VASSSSSSCO!
Rachel de Queiroz
Crónica publicada no Diário de Notícias, Suplemento Literário, de 14/12/1952.
Nesse mesmo dia, o Vasco venceria o Flamengo por 1 a 0, gol de Ademir, ficando a um
passo do título.
No jogo da última rodada, com o Vasco
já campeão por antecipação, Rachel de Queiroz colocou a faixa
de campeão no diretor João Silva, no gramado de São Januário.
Dantes eu não me atrevia a falar em futebol, como em economia política,
artes plásticas, música de câmera e várias outras especialidades,
não metia a colher porque conhecia o meu canto. Mas agora a coisa mudou. Posso
não ter adquirido os conhecimentos, mas adquiri a investidura, que é ainda
melhor. Sócia Honorária do Club de Regatas Vasco da Gama, quem pode me
dizer que cale a boca? Me sinto como o general Estillac, no tempo em que era ministro
da guerra: discorro sobre o que quiser, serei jurisprudente ou jurisperito à
minha vontade: posso não ter a qualidade, mas autoridade, isso tenho!
Estes arrogantes pensamentos me ocorrem, enquanto contemplo a flâmula preta
e branca do Vasco, que recebi das mãos do glorioso capitão do time,
o Augusto. Lá está a estrela de ouro no canto direito, significando
o campeonato invicto. Sim, porque isso de campeonato invicto só conhece o
Vasco. Haverá outros com o título de campeão, bicampeão,
e até nas sequências de pouca sorte nossa, alguém que seja
tricampeão. Mas invicto quem, fora o Vasco?
Segundo já o expliquei algures, comigo não tem esse negócio
de tolerância, de espírito esportivo, etc. Tolerância é
bom do Arsenal. Espírito esportivo também serve para torcedor de
time que apanha. Mas ao torcedor do Vasco, só convém a insolência
do vencedor. Mesmo nas horas de amargura, quando a má sorte nos persegue.
Pois, é claro, pode um desastre eventual nos castigar com um placar imerecido.

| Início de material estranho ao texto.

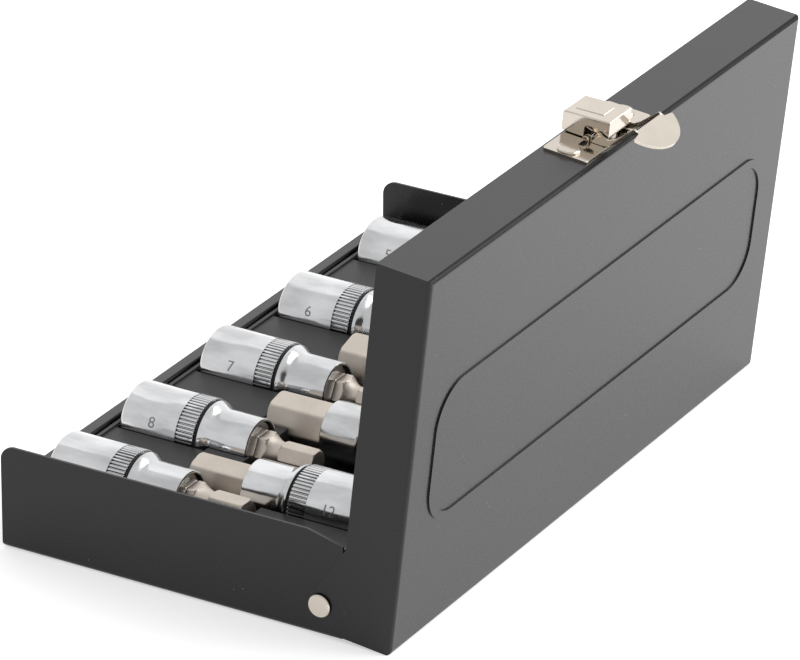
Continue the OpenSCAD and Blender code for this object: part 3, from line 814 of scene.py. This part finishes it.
class CASE_OT_sockets(bpy.types.Operator):
    """Chrome sockets with a fluted grip band, driving square and hex hole"""
    bl_idname = "case.sockets"
    bl_label = "Sockets"

    def execute(self, context):
        look = context.scene.socket_look
        for name in FRONT + REAR:
            recess = RECESS_FRONT if name in FRONT else RECESS_REAR
            neck = neck_rows(ROLL[name], shank_half(name), recess)
            bm = turned(drive_rows() + band_rows(look) + neck)
            self.shade_groove(bm)
            seat(bm, name)
            obj = put("chrome_socket_" + name, bm, "polished chrome", "set_" + name, SHARP_TURNED)
            # painted shade: the groove beside the band takes a near-black finish
            obj.data.materials.append(finish_of("groove shade"))
            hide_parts("socket_" + name)
        return {"FINISHED"}

    def shade_groove(self, bm):
        """Gives the groove beside the band the second material, its painted shade."""
        for face in bm.faces:
            past_band = face.calc_center_median().z - BAND_END
            face.material_index = int(GROOVE[0] < past_band < GROOVE[1])


class CASE_OT_bits(bpy.types.Operator):
    """Satin bits, slender ones with a collar and a hollow throat"""
    bl_idname = "case.bits"
    bl_label = "Bits"

    def execute(self, context):
        for name in FRONT + REAR:
            rows = slim_rows if name in FRONT else stout_rows
            bm = turned(rows(across_flats(name), ROLL[name], shank_half(name)))
            seat(bm, name)
            obj = put("steel_bit_" + name, bm, "satin bit steel", "set_" + name, SHARP_TURNED)
            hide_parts("bit_" + name)
        return {"FINISHED"}


class CASE_OT_digits(bpy.types.Operator):
    """Plain size numbers etched on the sockets"""
    bl_idname = "case.digits"
    bl_label = "Size numbers"

    def execute(self, context):
        height = context.scene.socket_look.digits
        for name, size in SIZES.items():
            bm = self.flat_number(size, height)
            self.wrap(bm, name)
            put("digits_" + name, bm, "etched digits", "set_" + name, SHARP_DIGIT)
        return {"FINISHED"}

    def flat_number(self, size, height):
        """The number as a flat mesh, cut finely enough to bend."""
        longest = 0.6 * MM
        curve = bpy.data.curves.new("digits", "FONT")
        curve.body = size
        curve.size = height * TEXT_PER_DIGIT
        curve.resolution_u = 3
        text = bpy.data.objects.new("digits", curve)
        bpy.context.scene.collection.objects.link(text)
        flat = text.evaluated_get(bpy.context.evaluated_depsgraph_get()).to_mesh()
        bm = bmesh.new()
        bm.from_mesh(flat)
        bpy.data.objects.remove(text)
        bpy.data.curves.remove(curve)
        bmesh.ops.remove_doubles(bm, verts=bm.verts, dist=0.001 * MM)
        long_edges = [e for e in bm.edges if e.calc_length() > longest]
        bmesh.ops.subdivide_edges(bm, edges=long_edges, cuts=5)
        bmesh.ops.triangulate(bm, faces=bm.faces)
        return bm

    def wrap(self, bm, name):
        """Bends the number round its socket, centred along the body."""
        x, y, way = socket_place(name)
        middle = sum(v.co.x for v in bm.verts) / len(bm.verts)
        start = y + way * DIGITS_AT
        for v in bm.verts:
            turn = math.radians(DIGITS_LEAN) + v.co.y / BODY_R
            along = start + v.co.x - middle
            rise = AXIS_H + DIGITS_R * math.sin(turn)
            v.co = Vector((x + DIGITS_R * math.cos(turn), along, rise))


class CASE_OT_stage(bpy.types.Operator):
    """Pale floor, soft light and the camera at the photograph's place"""
    bl_idname = "case.stage"
    bl_label = "Stage"

    def execute(self, context):
        look = context.scene.stage_look
        self.floor(look)
        self.light(look)
        self.camera(look)
        context.scene.view_settings.view_transform = "Standard"
        return {"FINISHED"}

    def floor(self, look):
        pale_floor(look)
        bm = bmesh.new()
        bmesh.ops.create_grid(bm, x_segments=8, y_segments=8, size=FLOOR_SIZE)
        mesh = bpy.data.meshes.new("floor")
        bm.to_mesh(mesh)
        bm.free()
        mesh.materials.append(finish_of("pale floor"))
        floor = bpy.data.objects.new("floor", mesh)
        floor.location.z = -FLOOR_DROP
        bpy.context.scene.collection.objects.link(floor)

    def light(self, look):
        world = bpy.data.worlds.new("surround")
        bpy.context.scene.world = world
        world.use_nodes = True
        sky = world.node_tree.nodes["Background"]
        sky.inputs["Color"].default_value = (1, 1, 1, 1)
        sky.inputs["Strength"].default_value = look.surround
        for name, given in LAMPS.items():
            lamp = bpy.data.lights.new(name, "AREA")
            lamp.energy = given["power"]
            lamp.size = given["size"]
            obj = bpy.data.objects.new(name, lamp)
            obj.location = given["place"]
            obj.rotation_euler = (-Vector(given["place"])).to_track_quat("-Z", "Y").to_euler()
            bpy.context.scene.collection.objects.link(obj)

    def camera(self, look):
        right = Vector(CAMERA_RIGHT)
        up = -Vector(CAMERA_DOWN)
        back = right.cross(up)
        cam = bpy.data.cameras.new("camera")
        cam.lens = look.lens
        cam.sensor_width = SENSOR
        cam.clip_start, cam.clip_end = CLIP
        obj = bpy.data.objects.new("camera", cam)
        turn = Matrix((right, up, back)).transposed().to_4x4()
        obj.matrix_world = Matrix.Translation(CAMERA_AT) @ turn
        bpy.context.scene.collection.objects.link(obj)
        bpy.context.scene.camera = obj


class CASE_PT_panel(bpy.types.Panel):
    """Lists the steps that dress the case"""
    bl_idname = "CASE_PT_panel"
    bl_label = "Socket Case"
    bl_space_type = "VIEW_3D"
    bl_region_type = "UI"
    bl_category = "Socket Case"

    def draw(self, context):
        for look in LOOKS:
            group = getattr(context.scene, look)
            box = self.layout.box()
            for key in group.__annotations__:
                box.prop(group, key)
        for step in STEPS:
            self.layout.operator(step.bl_idname)


LOOKS = {
    "case_look": CaseLook,
    "socket_look": SocketLook,
    "latch_look": LatchLook,
    "stage_look": StageLook,
}
STEPS = [
    CASE_OT_finishes,
    CASE_OT_shells,
    CASE_OT_insert,
    CASE_OT_latch,
    CASE_OT_rivets,
    CASE_OT_sockets,
    CASE_OT_bits,
    CASE_OT_digits,
    CASE_OT_stage,
]


def register():
    for cls in (*LOOKS.values(), *STEPS, CASE_PT_panel):
        bpy.utils.register_class(cls)
    for name, cls in LOOKS.items():
        setattr(bpy.types.Scene, name, bpy.props.PointerProperty(type=cls))


def unregister():
    for name in LOOKS:
        delattr(bpy.types.Scene, name)
    for cls in reversed((*LOOKS.values(), *STEPS, CASE_PT_panel)):
        bpy.utils.unregister_class(cls)


def main():
    register()
    bpy.ops.case.finishes()
    bpy.ops.case.shells()
    bpy.ops.case.insert()
    bpy.ops.case.latch()
    bpy.ops.case.rivets()
    bpy.ops.case.sockets()
    bpy.ops.case.bits()
    bpy.ops.case.digits()
    bpy.ops.case.stage()


if __name__ == "__main__":
    main()
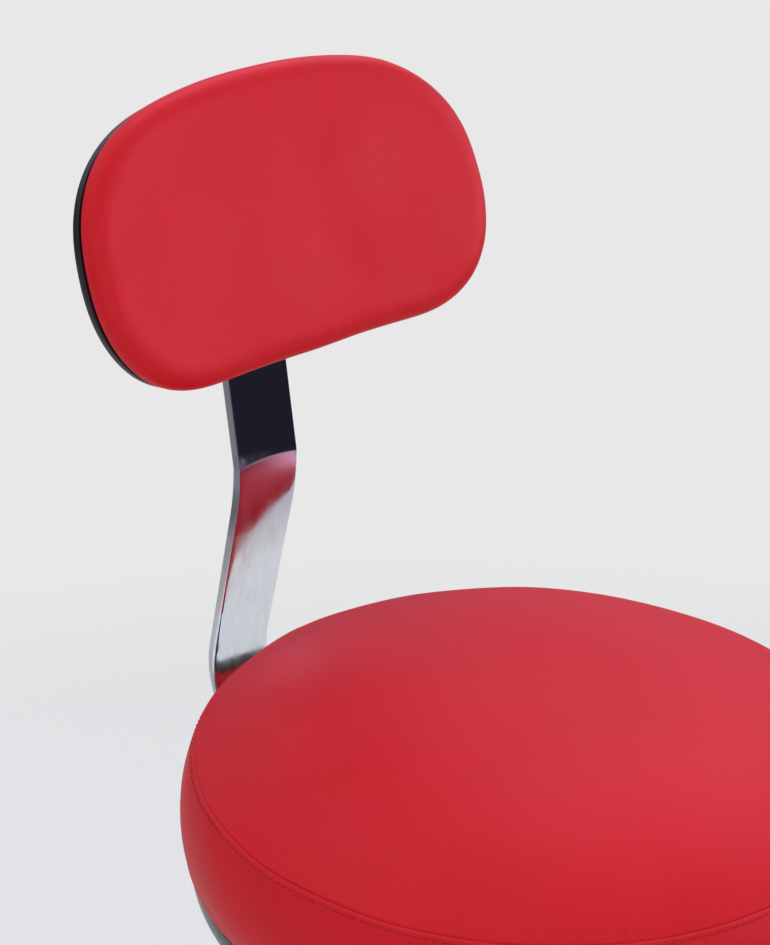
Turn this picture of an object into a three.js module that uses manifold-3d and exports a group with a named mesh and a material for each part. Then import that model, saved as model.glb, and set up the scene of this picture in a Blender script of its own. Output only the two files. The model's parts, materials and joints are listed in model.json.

Mas para nós o recuo é sempre o sinal de salto para diante; os gols
adversos são bandarilhas num miúra de raça: só fazem
irritar o touro e lhe enfurecer ainda mais a arremetida. Está aí
toda a história do Vasco, que não me deixa mentir.
Sim, Homem é o Rui, mas jogo é o Vasco. Fora disso não tem
mais. Não gosto de desfazer nos outros, mas reparem. Ultimamente, só
se falava no arrojo do Fluminense. E afinal que é que se vê? O
Fluminense – desculpem os amigos mas não digo menos verdade – o Fluminense
de repente descobre que futebol é tapar o gol com uma barreira, e deixar
a bola correr… nos pés dos outros. Porque arranjaram o segundo melhor
keeper do Brasil (já que o primeiro é o meu amigo Barbosa), acreditaram
no trocadilho, traduziram castilho por castelo, e se entrincheiraram por detrás
dessa torre humana. Estará isso certo? Será futebol? Onde a audácia
fulminante dum Ademir, onde um ataque maciço e blindado como o do nosso
Almirante?
No Flamengo não falo porque tenho um certo medo. Não é medo
do time, é medo da torcida. Se tivesse coragem falava; se não fosse
o receio de que eles me linchassem, diria que o clube do meu caro Zé Lins
do Rego ganha mais jogos do lado de fora do campo do que dentro dele. Mas vê
se alguém é bobo de falar. Deixa falarem eles. Podem provocar à
vontade, gritar até ficarem roucos aquela cantiga que o “Mengo é o
maior”. Nós no Vasco ficamos calados, só jogando. Quem faz gol
não é a gaitinha do Ari, é o peito e a classe, não
é mesmo? Que o Flamengo pode ter peito, e o Fluminense ter classe – mas
classe e peito juntos, quem é que tem, senão o Vasco?
Esta declaração vai sair impressa justamente na manhã do
embate Vasco x Flamengo, que praticamente decidirá o destino do campeonato
da cidade. Pois fé se mostra é antes do jogo, não é
depois.
Vamos a campo para vencer, rapaziada. Enquanto vocês lutam lá no
Maracanã, nós aqui na Ilha vamos fazendo força, junto da
televisão, contem com os nossos santos, – tem terreiro inteiro trabalhando
pra vocês. Pé ligeiro e chute forte, vamos ver Deus por quem é!